**DO THIS**
Among the entries below, please repeat exactly and only the lines from the line containing "obj.matrix_parent_inverse = Matrix.Identity(4)" to the line containing "before = set(bpy.data.objects)", both lines included.

........

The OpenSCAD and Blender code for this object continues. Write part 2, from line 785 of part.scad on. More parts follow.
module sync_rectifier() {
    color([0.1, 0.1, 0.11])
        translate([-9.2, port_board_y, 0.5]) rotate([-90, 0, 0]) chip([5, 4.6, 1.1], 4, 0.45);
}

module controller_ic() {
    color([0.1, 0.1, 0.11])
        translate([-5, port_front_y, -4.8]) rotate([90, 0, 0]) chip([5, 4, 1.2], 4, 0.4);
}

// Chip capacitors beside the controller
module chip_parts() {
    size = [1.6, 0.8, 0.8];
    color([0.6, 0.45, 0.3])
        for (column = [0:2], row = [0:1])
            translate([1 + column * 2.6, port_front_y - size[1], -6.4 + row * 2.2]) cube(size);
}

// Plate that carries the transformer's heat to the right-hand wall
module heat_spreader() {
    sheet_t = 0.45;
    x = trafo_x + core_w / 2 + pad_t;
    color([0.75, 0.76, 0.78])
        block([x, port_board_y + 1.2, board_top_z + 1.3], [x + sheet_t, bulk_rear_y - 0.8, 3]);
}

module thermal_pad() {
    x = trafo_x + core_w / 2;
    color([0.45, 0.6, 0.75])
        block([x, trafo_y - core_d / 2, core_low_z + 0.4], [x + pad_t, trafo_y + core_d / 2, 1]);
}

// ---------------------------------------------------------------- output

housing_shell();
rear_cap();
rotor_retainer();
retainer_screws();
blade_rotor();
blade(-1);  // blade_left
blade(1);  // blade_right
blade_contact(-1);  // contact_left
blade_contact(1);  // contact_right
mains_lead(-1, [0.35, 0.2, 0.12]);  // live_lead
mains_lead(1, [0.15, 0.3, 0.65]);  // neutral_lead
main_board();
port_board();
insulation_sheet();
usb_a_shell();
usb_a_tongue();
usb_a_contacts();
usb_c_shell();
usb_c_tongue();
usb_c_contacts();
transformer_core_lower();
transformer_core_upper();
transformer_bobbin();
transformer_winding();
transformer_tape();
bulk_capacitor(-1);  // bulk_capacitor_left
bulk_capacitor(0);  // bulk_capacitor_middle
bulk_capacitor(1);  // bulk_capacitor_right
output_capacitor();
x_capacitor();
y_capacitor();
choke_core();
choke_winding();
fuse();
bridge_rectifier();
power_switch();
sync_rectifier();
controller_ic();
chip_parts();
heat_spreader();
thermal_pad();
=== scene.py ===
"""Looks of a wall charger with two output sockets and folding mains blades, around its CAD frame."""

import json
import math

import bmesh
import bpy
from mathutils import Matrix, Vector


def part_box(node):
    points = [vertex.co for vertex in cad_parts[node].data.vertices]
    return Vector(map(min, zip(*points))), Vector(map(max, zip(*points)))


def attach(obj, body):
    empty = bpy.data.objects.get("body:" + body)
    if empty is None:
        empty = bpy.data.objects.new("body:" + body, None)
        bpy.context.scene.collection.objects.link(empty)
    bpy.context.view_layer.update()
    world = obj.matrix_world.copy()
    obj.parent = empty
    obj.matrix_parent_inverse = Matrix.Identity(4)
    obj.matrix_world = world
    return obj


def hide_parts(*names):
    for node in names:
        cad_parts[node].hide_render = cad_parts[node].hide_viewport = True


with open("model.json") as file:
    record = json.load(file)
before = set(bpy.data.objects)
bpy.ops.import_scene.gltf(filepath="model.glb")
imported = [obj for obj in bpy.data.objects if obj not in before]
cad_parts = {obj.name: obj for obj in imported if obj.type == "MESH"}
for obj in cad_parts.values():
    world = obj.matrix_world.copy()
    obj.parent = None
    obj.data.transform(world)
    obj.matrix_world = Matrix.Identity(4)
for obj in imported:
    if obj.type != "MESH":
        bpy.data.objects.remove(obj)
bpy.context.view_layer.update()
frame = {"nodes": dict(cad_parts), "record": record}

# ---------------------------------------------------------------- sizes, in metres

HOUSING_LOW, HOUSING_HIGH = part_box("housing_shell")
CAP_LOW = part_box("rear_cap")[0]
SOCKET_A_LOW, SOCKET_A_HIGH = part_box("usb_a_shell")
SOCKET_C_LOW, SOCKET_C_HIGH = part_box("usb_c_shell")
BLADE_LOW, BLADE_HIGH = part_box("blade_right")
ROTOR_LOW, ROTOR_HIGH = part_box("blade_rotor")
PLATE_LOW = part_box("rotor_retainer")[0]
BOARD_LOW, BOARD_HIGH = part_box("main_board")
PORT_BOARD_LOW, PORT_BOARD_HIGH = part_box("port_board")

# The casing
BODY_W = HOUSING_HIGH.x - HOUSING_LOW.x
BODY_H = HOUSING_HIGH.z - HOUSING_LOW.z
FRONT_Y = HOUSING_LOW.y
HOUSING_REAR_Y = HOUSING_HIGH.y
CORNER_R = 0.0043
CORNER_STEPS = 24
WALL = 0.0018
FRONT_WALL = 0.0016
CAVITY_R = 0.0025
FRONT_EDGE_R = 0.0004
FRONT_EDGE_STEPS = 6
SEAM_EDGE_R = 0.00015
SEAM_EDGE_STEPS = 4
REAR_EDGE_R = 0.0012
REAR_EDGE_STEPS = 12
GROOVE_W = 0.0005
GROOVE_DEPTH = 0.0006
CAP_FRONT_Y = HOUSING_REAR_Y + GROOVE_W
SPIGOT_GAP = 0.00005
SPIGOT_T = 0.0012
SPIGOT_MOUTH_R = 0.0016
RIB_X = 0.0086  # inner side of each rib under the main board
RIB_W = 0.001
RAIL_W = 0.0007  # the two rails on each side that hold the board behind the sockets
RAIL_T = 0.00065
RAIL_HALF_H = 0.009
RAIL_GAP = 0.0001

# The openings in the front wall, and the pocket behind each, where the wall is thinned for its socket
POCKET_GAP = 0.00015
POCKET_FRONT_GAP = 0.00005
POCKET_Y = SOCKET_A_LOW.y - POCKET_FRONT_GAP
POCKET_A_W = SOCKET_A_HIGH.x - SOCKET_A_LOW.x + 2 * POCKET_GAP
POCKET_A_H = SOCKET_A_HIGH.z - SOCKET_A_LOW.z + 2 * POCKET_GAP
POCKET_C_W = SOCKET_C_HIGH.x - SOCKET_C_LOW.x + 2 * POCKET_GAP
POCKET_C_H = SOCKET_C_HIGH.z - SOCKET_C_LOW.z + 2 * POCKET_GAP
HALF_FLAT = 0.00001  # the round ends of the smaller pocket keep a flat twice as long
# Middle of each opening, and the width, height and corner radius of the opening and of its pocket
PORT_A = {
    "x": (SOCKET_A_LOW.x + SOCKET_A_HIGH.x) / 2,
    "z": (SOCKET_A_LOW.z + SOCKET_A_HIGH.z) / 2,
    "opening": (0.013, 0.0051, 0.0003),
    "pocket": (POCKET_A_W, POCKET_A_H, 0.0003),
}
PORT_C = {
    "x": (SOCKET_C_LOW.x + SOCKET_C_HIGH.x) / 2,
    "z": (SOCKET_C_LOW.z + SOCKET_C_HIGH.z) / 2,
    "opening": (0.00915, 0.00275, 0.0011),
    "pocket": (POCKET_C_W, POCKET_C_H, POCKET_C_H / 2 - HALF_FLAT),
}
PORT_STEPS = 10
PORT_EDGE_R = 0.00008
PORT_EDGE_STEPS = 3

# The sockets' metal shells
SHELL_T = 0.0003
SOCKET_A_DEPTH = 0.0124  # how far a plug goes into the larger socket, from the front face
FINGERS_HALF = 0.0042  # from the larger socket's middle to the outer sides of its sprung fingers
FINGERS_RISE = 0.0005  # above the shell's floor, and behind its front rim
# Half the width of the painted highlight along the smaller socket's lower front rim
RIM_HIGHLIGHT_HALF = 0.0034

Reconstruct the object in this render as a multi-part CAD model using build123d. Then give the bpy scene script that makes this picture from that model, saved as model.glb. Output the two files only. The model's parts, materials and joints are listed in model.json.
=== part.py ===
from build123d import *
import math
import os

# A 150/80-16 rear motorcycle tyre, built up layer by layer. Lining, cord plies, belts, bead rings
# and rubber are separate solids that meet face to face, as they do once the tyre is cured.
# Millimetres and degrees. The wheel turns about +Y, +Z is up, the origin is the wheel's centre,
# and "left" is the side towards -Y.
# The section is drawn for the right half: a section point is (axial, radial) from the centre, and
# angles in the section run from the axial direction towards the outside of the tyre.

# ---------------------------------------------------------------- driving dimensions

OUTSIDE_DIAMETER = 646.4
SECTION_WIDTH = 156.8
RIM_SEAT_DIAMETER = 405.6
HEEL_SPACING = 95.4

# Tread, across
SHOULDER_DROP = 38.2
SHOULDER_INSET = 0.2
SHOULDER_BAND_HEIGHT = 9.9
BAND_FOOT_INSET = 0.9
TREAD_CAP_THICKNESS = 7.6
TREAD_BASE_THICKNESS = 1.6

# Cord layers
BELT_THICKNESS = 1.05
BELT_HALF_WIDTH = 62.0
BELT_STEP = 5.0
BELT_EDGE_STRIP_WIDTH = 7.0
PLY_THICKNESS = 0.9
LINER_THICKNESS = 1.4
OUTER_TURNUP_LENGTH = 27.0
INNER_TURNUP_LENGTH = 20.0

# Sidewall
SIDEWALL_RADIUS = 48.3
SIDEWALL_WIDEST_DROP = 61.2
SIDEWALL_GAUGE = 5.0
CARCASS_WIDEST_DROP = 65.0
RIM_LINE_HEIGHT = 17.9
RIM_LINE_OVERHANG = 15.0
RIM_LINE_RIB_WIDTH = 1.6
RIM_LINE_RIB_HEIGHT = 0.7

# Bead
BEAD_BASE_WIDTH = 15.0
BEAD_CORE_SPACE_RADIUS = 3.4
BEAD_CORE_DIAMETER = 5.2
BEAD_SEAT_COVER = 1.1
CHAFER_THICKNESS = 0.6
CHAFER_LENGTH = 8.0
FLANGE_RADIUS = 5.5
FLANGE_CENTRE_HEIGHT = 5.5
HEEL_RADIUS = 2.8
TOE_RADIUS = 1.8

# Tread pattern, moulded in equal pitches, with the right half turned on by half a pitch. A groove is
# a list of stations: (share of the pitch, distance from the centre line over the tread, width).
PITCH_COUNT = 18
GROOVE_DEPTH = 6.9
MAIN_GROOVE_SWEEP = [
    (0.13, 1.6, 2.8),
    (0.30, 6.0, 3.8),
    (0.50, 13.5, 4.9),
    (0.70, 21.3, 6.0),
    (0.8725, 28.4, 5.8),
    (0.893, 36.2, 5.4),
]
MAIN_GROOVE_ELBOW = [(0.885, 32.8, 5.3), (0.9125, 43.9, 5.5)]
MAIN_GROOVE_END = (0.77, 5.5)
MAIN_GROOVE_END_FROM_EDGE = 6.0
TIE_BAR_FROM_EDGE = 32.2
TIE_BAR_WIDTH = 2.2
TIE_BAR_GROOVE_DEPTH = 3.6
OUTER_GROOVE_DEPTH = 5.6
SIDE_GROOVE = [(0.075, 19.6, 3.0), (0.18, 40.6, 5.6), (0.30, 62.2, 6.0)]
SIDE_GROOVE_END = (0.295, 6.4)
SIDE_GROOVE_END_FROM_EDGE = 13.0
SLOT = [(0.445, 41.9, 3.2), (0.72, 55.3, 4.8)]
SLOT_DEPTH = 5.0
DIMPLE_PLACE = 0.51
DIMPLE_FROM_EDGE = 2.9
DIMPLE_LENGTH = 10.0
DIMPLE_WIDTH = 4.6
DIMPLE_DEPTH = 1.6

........

**RIGHT ANSWER**
    obj.matrix_parent_inverse = Matrix.Identity(4)
    obj.matrix_world = world
    return obj


def hide_parts(*names):
    for node in names:
        cad_parts[node].hide_render = cad_parts[node].hide_viewport = True


with open("model.json") as file:
    record = json.load(file)
before = set(bpy.data.objects)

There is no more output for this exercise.